Starting at the line that contains "cutters = bracket_slots()", reproduce each line exactly up to and including the line that contains "bpy.data.objects.remove(obj)". Reproduce nothing else.

### Data provided
● ● ● ● ●

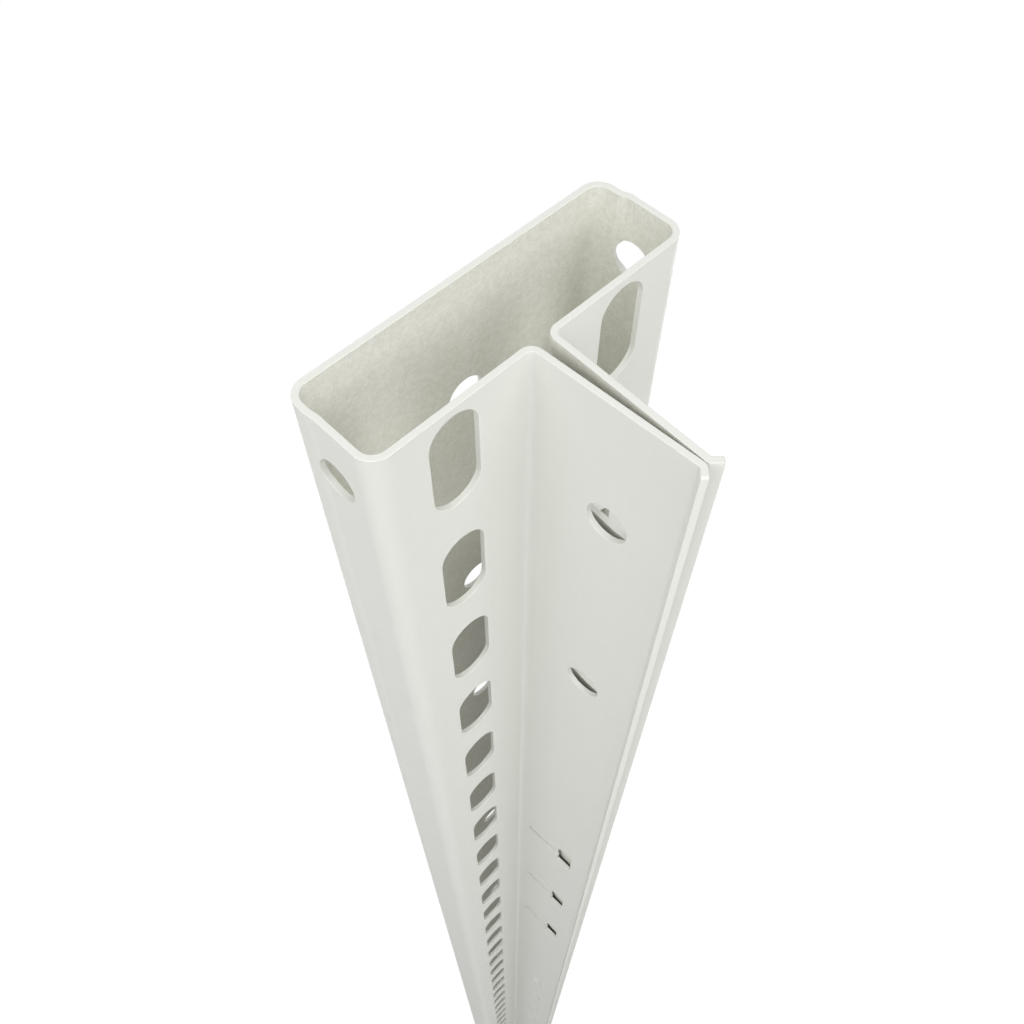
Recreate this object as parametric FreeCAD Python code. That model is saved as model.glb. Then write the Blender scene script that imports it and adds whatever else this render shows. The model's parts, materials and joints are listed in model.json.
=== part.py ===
"""Shelf support profile: one strip bent into a slotted box with a double stem.

Units are millimetres. X runs across the back wall, Y from the flared lips at
the front to the back wall, and Z up the profile. The origin is the middle of
the box around the foot end. The strip starts at the left lip, runs up the
left half of the section, across the back wall and down the right half.
"""
import os

import FreeCAD
import Part
from FreeCAD import Vector
from math import atan2, cos, pi, radians, sin, tan

# Length of stock
LENGTH = 1000.0

# Section
SHEET = 0.9              # thickness of the strip
BOX_WIDTH = 50.6         # over the two side walls
BOX_DEPTH = 14.7         # over the front and back walls
OVERALL_DEPTH = 39.6     # from the back wall's outer face to the lips' ends
CORNER_RADIUS = 1.95     # inside radius of the four box corners
ROOT_RADIUS = 0.85       # inside radius where a front wall turns into the stem
ROOT_GAP = 2.0           # between the two stem flanges at the front walls
TIP_GAP = 0.1            # between them where they close, before the lips
LIP_DEPTH = 1.5          # from the lips' bend to their ends, along Y
LIP_ANGLE = 45.0         # flare of each lip away from the stem's plane
LIP_RADIUS = 0.5         # inside radius of the lips' bend

# Side walls: the rear of each is set over by a shallow step
STEP_FROM_BACK = 4.15    # back wall's outer face to the start of the step
STEP_RUN = 1.2           # length of the sloping part
STEP_RADIUS = 0.25       # inside radius of its two bends
STEP_LEFT = -0.17        # inward shift of the rear of the left wall
STEP_RIGHT = 0.46        # inward shift of the rear of the right wall

# Bracket slots, one column in each front wall
SLOT_WIDTH = 7.5
SLOT_HEIGHT = 16.9
SLOT_SPACING = 27.7      # between the centres of the two columns
SLOT_PITCH = 25.0
TOP_TO_SLOT = 9.8        # top end to the first slot's centre
SLOT_ROUND_ROWS = 6      # rows from the top end whose slots have true round ends

# Rows of holes: the few at each end of a run, where a profile is fixed first,
# are true rounds, and those between them keep the model light with flats
RUN_END_HOLES = 2
END_FLATS = 8            # flats that make up a half-round end
HOLE_PITCH = 50.0        # of the back wall's row and the stem's

# Holes in the walls of the box
SIDE_HOLE_DIAMETER = 6.0
TOP_TO_SIDE_HOLE = 9.4
BACK_HOLE_DIAMETER = 6.0
TOP_TO_BACK_HOLE = 21.4  # top end to the back wall's first hole

# Holes in the stem: round in its left flange, with a long hole behind each
# in its right flange, so that a screw can be set sideways
STEM_HOLE_DIAMETER = 6.5
STEM_HOLE_FROM_BACK = 27.75
TOP_TO_STEM_HOLE = 22.2
STEM_TOP_HOLES = 2       # holes above the plain stretch
STEM_PLAIN_PLACES = 6    # places of the row left without a hole
LONG_HOLE_HEIGHT = 7.0
LONG_HOLE_LENGTH = 15.5

# Tab slots in the left flange: an upright window with an arm that leads to it
TAB_SLOTS = 3
TAB_FIRST_ROW = 7        # slot rows above the first one
TAB_ROW_STEP = 2         # slot rows from one to the next
TAB_WIDTH = 4.4
TAB_HEIGHT = 12.0
TAB_DROP = 0.65          # window's centre below its slot row
TAB_FROM_BACK = 30.3     # back wall's outer face to the window's centre
ARM_LENGTH = 9.9
ARM_HEIGHT = 3.4
ARM_DROP = 0.9           # arm's middle below its slot row

# The least metal left between a slot or hole and the foot end
END_WEB = 2.0

BACK_Y = OVERALL_DEPTH / 2.0
FRONT_WALL_Y = BACK_Y - BOX_DEPTH
HALF_SHEET = SHEET / 2.0


def half_path(side, step):
    """Corners (point, bend radius) of half the section's middle line.

    They run from the lip's end to the box corner at the back wall. side is -1
    for the left half and 1 for the right, and step the inward shift of the
    side wall's rear.
    """
    flare = radians(LIP_ANGLE)
    stem_x = side * (TIP_GAP / 2.0 + HALF_SHEET)
    root_x = side * (ROOT_GAP / 2.0 + HALF_SHEET)
    wall_x = side * (BOX_WIDTH / 2.0 - HALF_SHEET)
    rear_x = wall_x - side * step
    bend_y = LIP_DEPTH - BACK_Y
    tip_y = HALF_SHEET * sin(flare) - BACK_Y
    tip_x = stem_x + side * (bend_y - tip_y) * tan(flare)
    step_y = BACK_Y - STEP_FROM_BACK
    corner = CORNER_RADIUS + HALF_SHEET
    bend = STEP_RADIUS + HALF_SHEET
    return [
        (Vector(tip_x, tip_y), 0.0),
        (Vector(stem_x, bend_y), LIP_RADIUS + HALF_SHEET),
        (Vector(root_x, FRONT_WALL_Y + HALF_SHEET), ROOT_RADIUS + HALF_SHEET),
        (Vector(wall_x, FRONT_WALL_Y + HALF_SHEET), corner),
        (Vector(wall_x, step_y - STEP_RUN), bend),
        (Vector(rear_x, step_y), bend),
        (Vector(rear_x, BACK_Y - HALF_SHEET), corner),
    ]


def strip_side(path, offset):
    """Edges of the middle line's parallel, offset to the left of its run."""
    edges = []
    directions = [(b[0] - a[0]).normalize() for a, b in zip(path, path[1:])]
    start = path[0][0] + left_of(directions[0]) * offset
    for index in range(1, len(path) - 1):
        corner, radius = path[index]
        before = directions[index - 1]
        after = directions[index]
        turn = atan2(before.cross(after).z, before.dot(after))
        hand = 1.0 if turn > 0.0 else -1.0
        reach = radius * tan(abs(turn) / 2.0)
        first = corner - before * reach + left_of(before) * offset
        last = corner + after * reach + left_of(after) * offset
        centre = corner - before * reach + left_of(before) * hand * radius
        bisector = (corner - centre).normalize()
        middle = centre + bisector * (radius - hand * offset)
        edges.append(Part.LineSegment(start, first).toShape())
        edges.append(Part.Arc(first, middle, last).toShape())
        start = last
    end = path[-1][0] + left_of(directions[-1]) * offset
    edges.append(Part.LineSegment(start, end).toShape())
    return edges, end


def left_of(direction):
    """Unit vector to the left of a direction in the section's plane."""
    return Vector(-direction.y, direction.x, 0.0)


def strip_face(path):
    """The section: the middle line thickened by half a sheet on each side."""
    left, left_end = strip_side(path, HALF_SHEET)
    right, right_end = strip_side(path, -HALF_SHEET)
    far_cap = Part.LineSegment(left_end, right_end).toShape()
    near_cap = Part.LineSegment(left[0].Vertexes[0].Point,
                                right[0].Vertexes[0].Point).toShape()
    return Part.Face(Part.Wire(left + [far_cap] + right[::-1] + [near_cap]))


def bent_strip():
    """The full length of the bent strip, before punching."""
    path = half_path(-1, STEP_LEFT) + half_path(1, STEP_RIGHT)[::-1]
    return strip_face(path).extrude(Vector(0.0, 0.0, LENGTH))


def levels(first, pitch, half_height, count=None):
    """Heights of a row of punchings, from first below the top end downwards."""
    heights = []
    height = LENGTH - first
    while height - half_height >= END_WEB and count != len(heights):
        heights.append(height)
        height -= pitch
    return heights


def half_round(centre, bulge, across, radius):
    """Points of a half circle about a centre, from +across by way of bulge to -across."""
    points = []
    for index in range(END_FLATS + 1):
        angle = pi * index / END_FLATS
        points.append(centre + across * (radius * cos(angle)) + bulge * (radius * sin(angle)))
    return points


def arc_through(points):
    """The arc from the first to the last of some points by way of the middle one."""
    return Part.Arc(points[0], points[len(points) // 2], points[-1]).toShape()


def slot_cutter(centre, along, cut, length, width, has_arcs):
    """Tool for a slot that lies along a unit vector and is cut along another vector.

    Its half-round ends are true arcs, or else a row of flats each.
    """
    radius = width / 2.0
    reach = along * (length / 2.0 - radius)
    across = cut.cross(along).normalize()
    head = half_round(centre + reach, along, across, radius)
    tail = half_round(centre - reach, along * -1.0, across * -1.0, radius)
    outline = Part.makePolygon(head + tail + head[:1])
    if has_arcs:
        one_side = Part.LineSegment(head[-1], tail[0]).toShape()
        other_side = Part.LineSegment(tail[-1], head[0]).toShape()
        outline = Part.Wire([arc_through(head), one_side, arc_through(tail), other_side])
    return Part.Face(outline).extrude(cut)


def hole_cutter(centre, cut, diameter, is_round):
    """Tool for a hole cut along a vector: a true cylinder, or else a prism of flats."""
    radius = diameter / 2.0
    if is_round:
        return Part.makeCylinder(radius, cut.Length, centre, cut)
    up = Vector(0.0, 0.0, 1.0)
    across = cut.cross(up).normalize()
    upper = half_round(centre, up, across, radius)
    lower = half_round(centre, up * -1.0, across * -1.0, radius)
    return Part.Face(Part.makePolygon(upper[:-1] + lower)).extrude(cut)


def is_run_end(index, run):
    """Whether a place is one of the first or last few of its run of holes."""
    return index < RUN_END_HOLES or index >= len(run) - RUN_END_HOLES


def bracket_slots():
    """Both columns of slots for the shelf brackets."""
    cutters = []
    up = Vector(0.0, 0.0, 1.0)
    cut = Vector(0.0, 2.0 * SHEET + CORNER_RADIUS, 0.0)
    for x in (-SLOT_SPACING / 2.0, SLOT_SPACING / 2.0):
        for row, z in enumerate(levels(TOP_TO_SLOT, SLOT_PITCH, SLOT_HEIGHT / 2.0)):
            centre = Vector(x, FRONT_WALL_Y - SHEET, z)
            has_arcs = row < SLOT_ROUND_ROWS
            cutters.append(slot_cutter(centre, up, cut, SLOT_HEIGHT, SLOT_WIDTH, has_arcs))
    return cutters


def back_holes():
    """Row of round holes up the middle of the back wall."""
    cut = Vector(0.0, BOX_DEPTH, 0.0)
    y = BACK_Y - BOX_DEPTH / 2.0
    run = levels(TOP_TO_BACK_HOLE, HOLE_PITCH, BACK_HOLE_DIAMETER / 2.0)
    return [
        hole_cutter(Vector(0.0, y, z), cut, BACK_HOLE_DIAMETER, is_run_end(index, run))
        for index, z in enumerate(run)
    ]


def side_hole():
    """One hole through both side walls, level with the first slots."""
    start = Vector(-BOX_WIDTH, BACK_Y - BOX_DEPTH / 2.0, LENGTH - TOP_TO_SIDE_HOLE)
    return hole_cutter(start, Vector(2.0 * BOX_WIDTH, 0.0, 0.0), SIDE_HOLE_DIAMETER, True)


def stem_holes():
    """Holes in the stem above and below a plain stretch: round at the left, long at the right."""
    cutters = []
    to_left = Vector(-BOX_DEPTH, 0.0, 0.0)
    to_right = Vector(BOX_DEPTH, 0.0, 0.0)
    along = Vector(0.0, 1.0, 0.0)
    half_height = max(STEM_HOLE_DIAMETER, LONG_HOLE_HEIGHT) / 2.0
    below = TOP_TO_STEM_HOLE + (STEM_TOP_HOLES + STEM_PLAIN_PLACES) * HOLE_PITCH
    upper_run = levels(TOP_TO_STEM_HOLE, HOLE_PITCH, half_height, STEM_TOP_HOLES)
    lower_run = levels(below, HOLE_PITCH, half_height)
    for run in (upper_run, lower_run):
        for index, z in enumerate(run):
            at = Vector(0.0, BACK_Y - STEM_HOLE_FROM_BACK, z)
            is_round = is_run_end(index, run)
            cutters.append(hole_cutter(at, to_left, STEM_HOLE_DIAMETER, is_round))
            cutters.append(slot_cutter(at, along, to_right, LONG_HOLE_LENGTH, LONG_HOLE_HEIGHT, False))
    return cutters


def tab_slots():
    """Windows in the left flange with the arms that lead to them from its root."""
    cutters = []
    first = TOP_TO_SLOT + TAB_FIRST_ROW * SLOT_PITCH
    y = BACK_Y - TAB_FROM_BACK - TAB_WIDTH / 2.0
    for z in levels(first, TAB_ROW_STEP * SLOT_PITCH, TAB_HEIGHT / 2.0, TAB_SLOTS):
        low = z - TAB_DROP - TAB_HEIGHT / 2.0
        window = Part.makeBox(BOX_DEPTH, TAB_WIDTH, TAB_HEIGHT, Vector(-BOX_DEPTH, y, low))
        arm_at = Vector(-BOX_DEPTH, y + TAB_WIDTH / 2.0, z - ARM_DROP - ARM_HEIGHT / 2.0)
        arm = Part.makeBox(BOX_DEPTH, TAB_WIDTH / 2.0 + ARM_LENGTH, ARM_HEIGHT, arm_at)
        cutters.append(window.fuse(arm))
    return cutters


def upright_profile():
    """The finished profile: the bent strip with all its punchings."""
    cutters = bracket_slots() + back_holes() + [side_hole()] + stem_holes() + tab_slots()
    return bent_strip().cut(cutters)


def main():
    """Build the profile and write its STEP file."""
    os.makedirs("parts", exist_ok=True)
    profile = upright_profile()
    solid = profile.Solids[0]
    solid.exportStep("parts/upright_profile.step")
    box = solid.BoundBox
    print("solids", len(profile.Solids), "valid", solid.isValid())
    print("box", box)
    print("volume", round(solid.Volume, 1))


if __name__ == "__main__":
    main()
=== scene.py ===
"""Shelf support profile in matte enamelled steel, punched flat and folded to its section.

Sizes are in millimetres until a mesh is made. X runs across the back wall, Y from the
flared lips to the back wall and Z up the profile, whose foot end stands on the floor.
In the flat strip, s is the run of strip from the left lip's end.
"""

import json
import logging
import math
from collections.abc import Iterable, Sequence
from dataclasses import dataclass, field
from enum import Flag, IntEnum, auto
from itertools import pairwise

import bpy
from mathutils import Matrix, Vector
from mathutils.geometry import delaunay_2d_cdt

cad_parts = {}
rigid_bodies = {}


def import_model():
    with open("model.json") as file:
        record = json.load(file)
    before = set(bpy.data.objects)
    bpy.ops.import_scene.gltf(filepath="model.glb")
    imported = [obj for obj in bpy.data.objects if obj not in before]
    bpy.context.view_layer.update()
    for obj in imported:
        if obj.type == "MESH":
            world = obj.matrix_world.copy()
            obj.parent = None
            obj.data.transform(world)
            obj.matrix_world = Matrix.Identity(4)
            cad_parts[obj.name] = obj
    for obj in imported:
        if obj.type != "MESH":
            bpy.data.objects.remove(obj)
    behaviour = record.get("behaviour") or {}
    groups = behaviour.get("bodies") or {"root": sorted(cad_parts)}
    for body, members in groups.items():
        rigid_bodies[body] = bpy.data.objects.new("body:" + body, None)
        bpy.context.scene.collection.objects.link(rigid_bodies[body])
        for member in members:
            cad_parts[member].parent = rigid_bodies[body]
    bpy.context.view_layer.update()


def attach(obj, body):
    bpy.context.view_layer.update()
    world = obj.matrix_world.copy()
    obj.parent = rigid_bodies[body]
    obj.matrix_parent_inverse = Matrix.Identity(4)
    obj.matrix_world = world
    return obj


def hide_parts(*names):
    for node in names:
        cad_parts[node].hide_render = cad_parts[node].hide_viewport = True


for startup_object in list(bpy.data.objects):
    bpy.data.objects.remove(startup_object)
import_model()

log = logging.getLogger("profile")

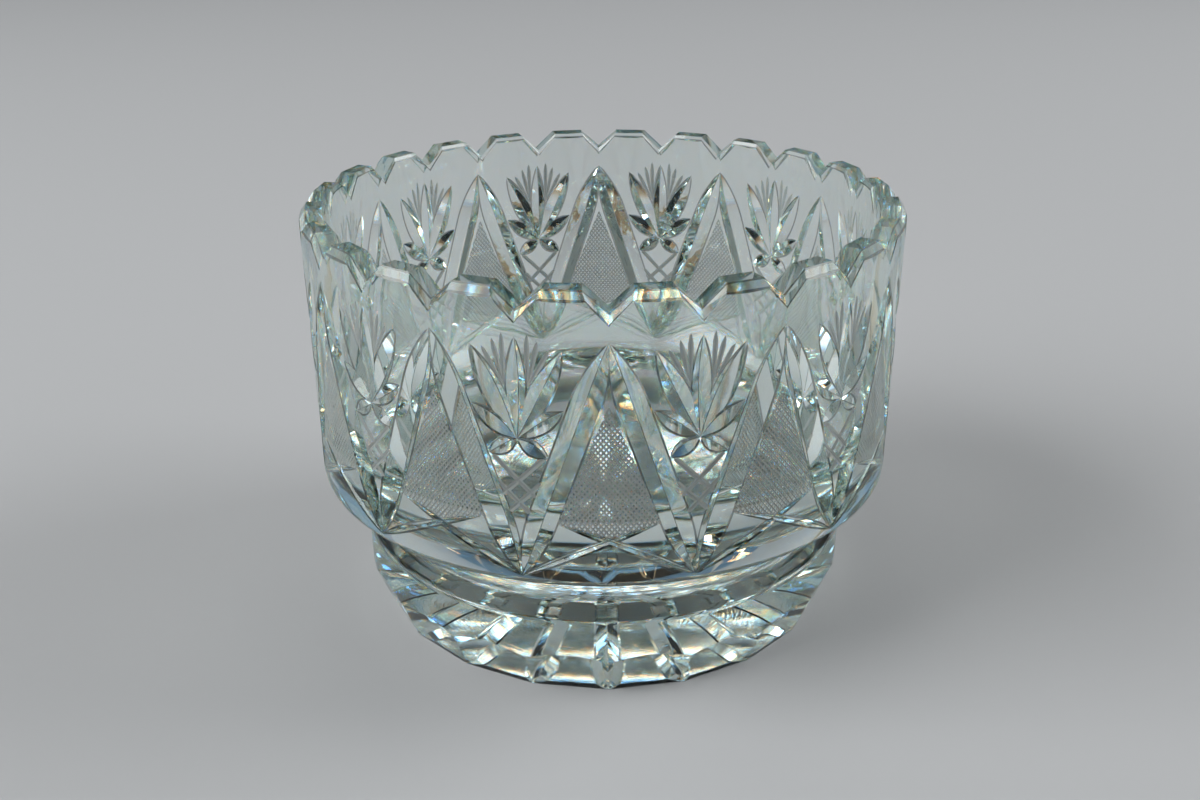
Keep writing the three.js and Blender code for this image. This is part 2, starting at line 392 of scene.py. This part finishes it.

● ● ● ● ●

### Right answer
    cutters = bracket_slots() + back_holes() + [side_hole()] + stem_holes() + tab_slots()
    return bent_strip().cut(cutters)


def main():
    """Build the profile and write its STEP file."""
    os.makedirs("parts", exist_ok=True)
    profile = upright_profile()
    solid = profile.Solids[0]
    solid.exportStep("parts/upright_profile.step")
    box = solid.BoundBox
    print("solids", len(profile.Solids), "valid", solid.isValid())
    print("box", box)
    print("volume", round(solid.Volume, 1))


if __name__ == "__main__":
    main()
=== scene.py ===
"""Shelf support profile in matte enamelled steel, punched flat and folded to its section.

Sizes are in millimetres until a mesh is made. X runs across the back wall, Y from the
flared lips to the back wall and Z up the profile, whose foot end stands on the floor.
In the flat strip, s is the run of strip from the left lip's end.
"""

import json
import logging
import math
from collections.abc import Iterable, Sequence
from dataclasses import dataclass, field
from enum import Flag, IntEnum, auto
from itertools import pairwise

import bpy
from mathutils import Matrix, Vector
from mathutils.geometry import delaunay_2d_cdt

cad_parts = {}
rigid_bodies = {}


def import_model():
    with open("model.json") as file:
        record = json.load(file)
    before = set(bpy.data.objects)
    bpy.ops.import_scene.gltf(filepath="model.glb")
    imported = [obj for obj in bpy.data.objects if obj not in before]
    bpy.context.view_layer.update()
    for obj in imported:
        if obj.type == "MESH":
            world = obj.matrix_world.copy()
            obj.parent = None
            obj.data.transform(world)
            obj.matrix_world = Matrix.Identity(4)
            cad_parts[obj.name] = obj
    for obj in imported:
        if obj.type != "MESH":
            bpy.data.objects.remove(obj)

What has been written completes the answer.